OBJECTIVE:
Give the count of lines that include the string "part". Add nothing to it.

THE DATA:
* BEGIN *

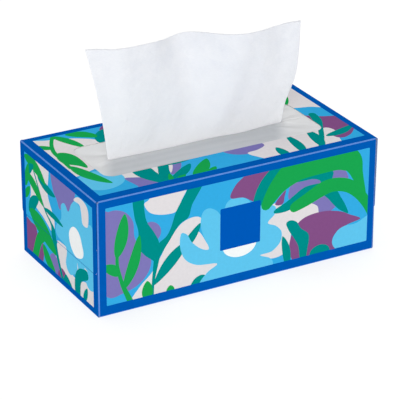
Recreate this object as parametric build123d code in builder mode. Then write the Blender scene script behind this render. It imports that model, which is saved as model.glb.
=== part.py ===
from build123d import *
from math import cos, pi
import os

# Boxed pop-up facial tissues: a folded and glued board carton, a slit film under its torn-out
# opening, a block of interfolded sheets, and the first two sheets of that block as pieces of
# their own, the first one drawn up through the slit.
#
# Millimetres. The origin is the middle of the carton's base. +X runs along the carton's
# length, +Y from its front panel to its back panel, and +Z up.

# ---------------------------------------------------------------- driving dimensions

# carton
box_length = 234.0
box_depth = 124.0
box_height = 91.0
board = 0.45             # thickness of the folding boxboard
fold_radius = 1.0        # outside radius of every fold
glue_film = 0.08         # thickness of a dried adhesive line

# end closures: the top flap is outside, the bottom flap behind it, the dust flaps inside
top_flap_reach = 57.7    # measured down from the carton's top face
bottom_flap_reach = 55.0
dust_flap_reach = 50.0
corner_lap = 0.6         # how far the two outer flaps run past the folds of the dust flaps
end_flap_taper = 0.5     # how much each side of a flap draws in towards its free edge
dust_flap_taper = 9.0
end_flap_round = 3.0
dust_flap_round = 7.0

# side seam: a flap on the bottom panel, glued inside the back panel
seam_flap_reach = 16.0
seam_flap_taper = 10.0
seam_flap_round = 2.0
back_edge_clear = 0.2    # the back panel's cut edge stops this far short of the seam fold

# opening in the top panel
opening_end_margin = 25.3
opening_side_margin = 33.0
opening_round = 8.0
nick_pitch = 12.0        # small nicks, left where the tear-out lid's perforation was
nick_width = 1.0
nick_depth = 0.35

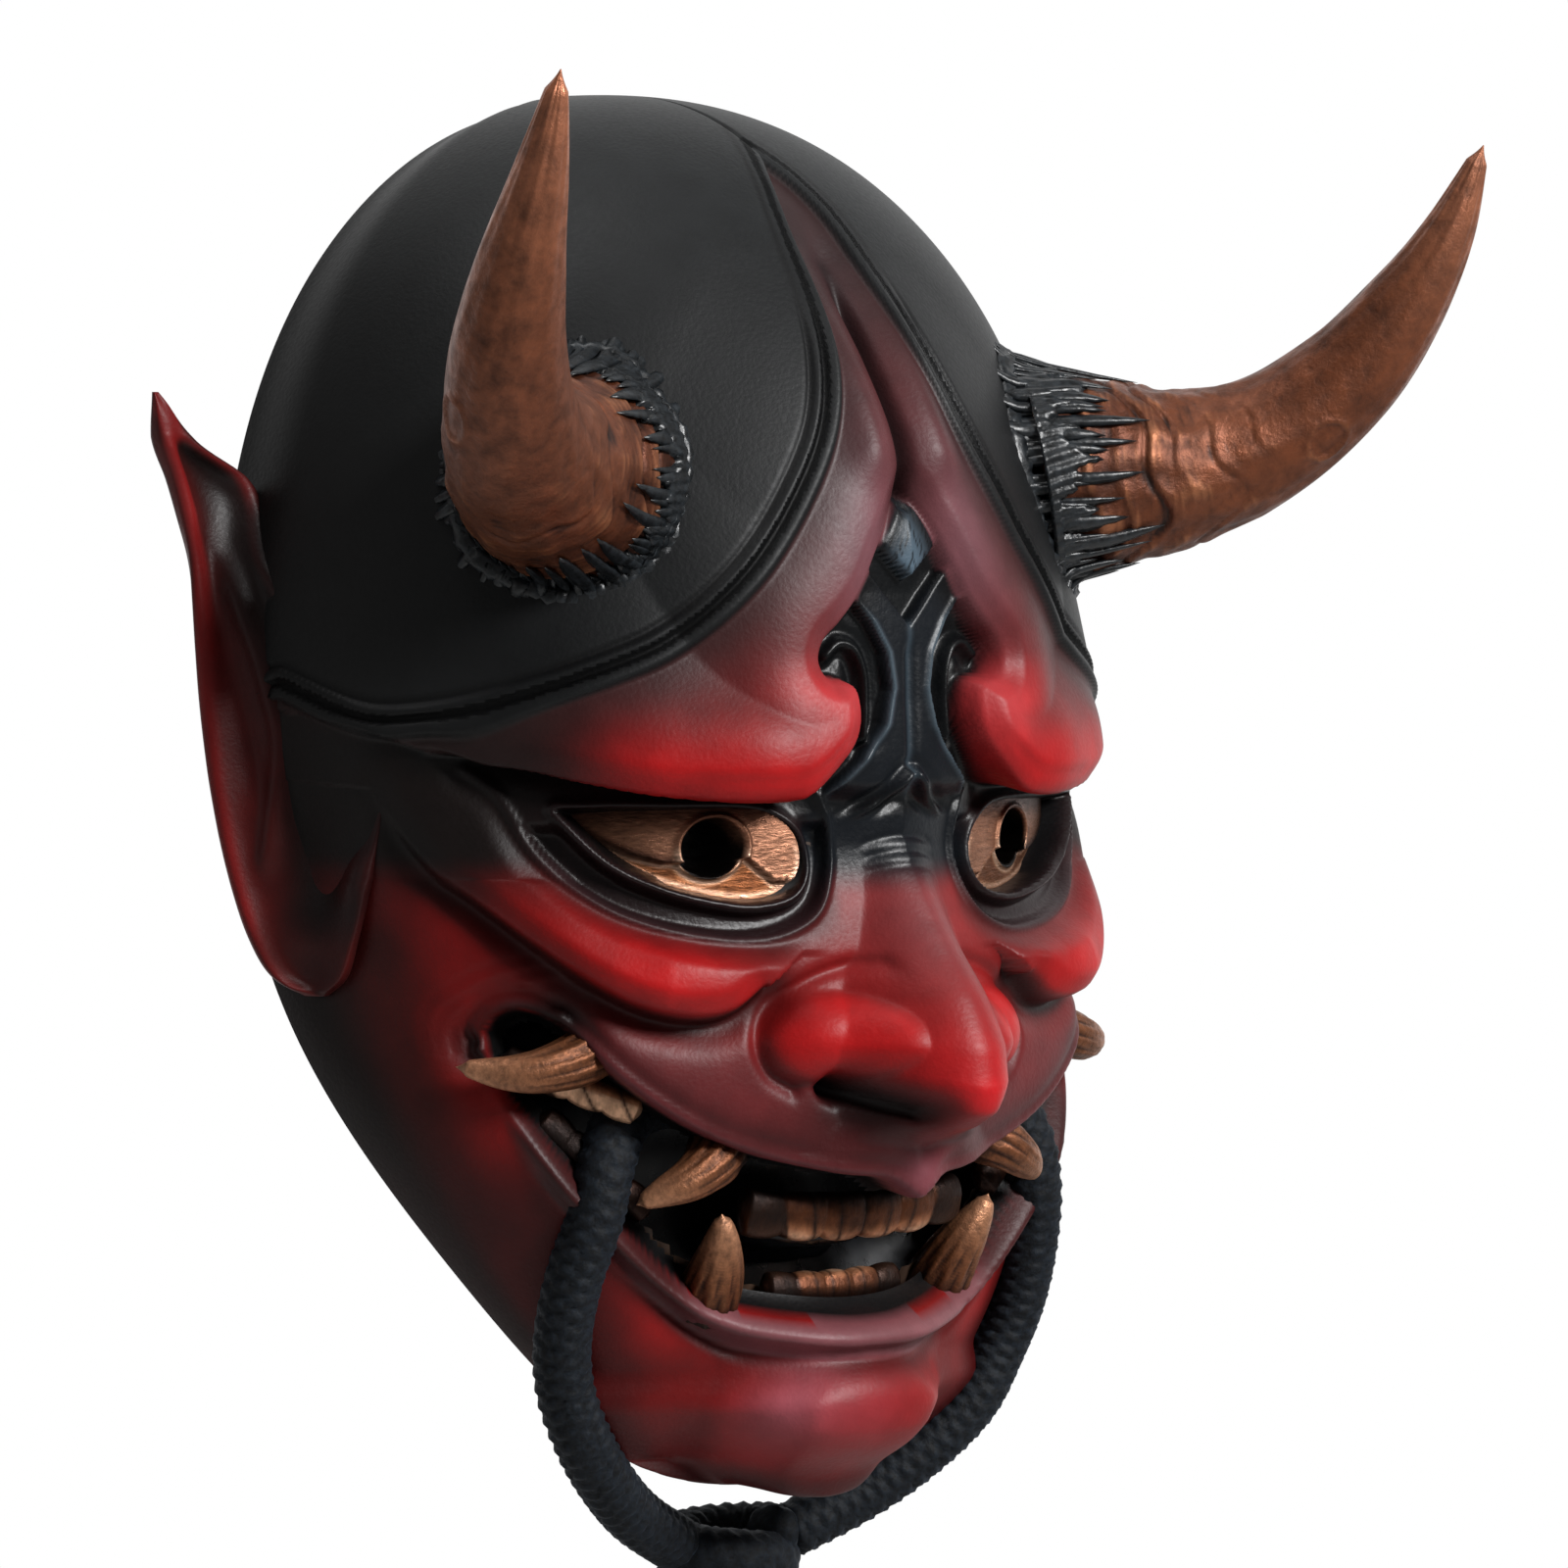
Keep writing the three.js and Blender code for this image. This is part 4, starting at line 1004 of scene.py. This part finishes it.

* END *

TASK SOLUTION:
2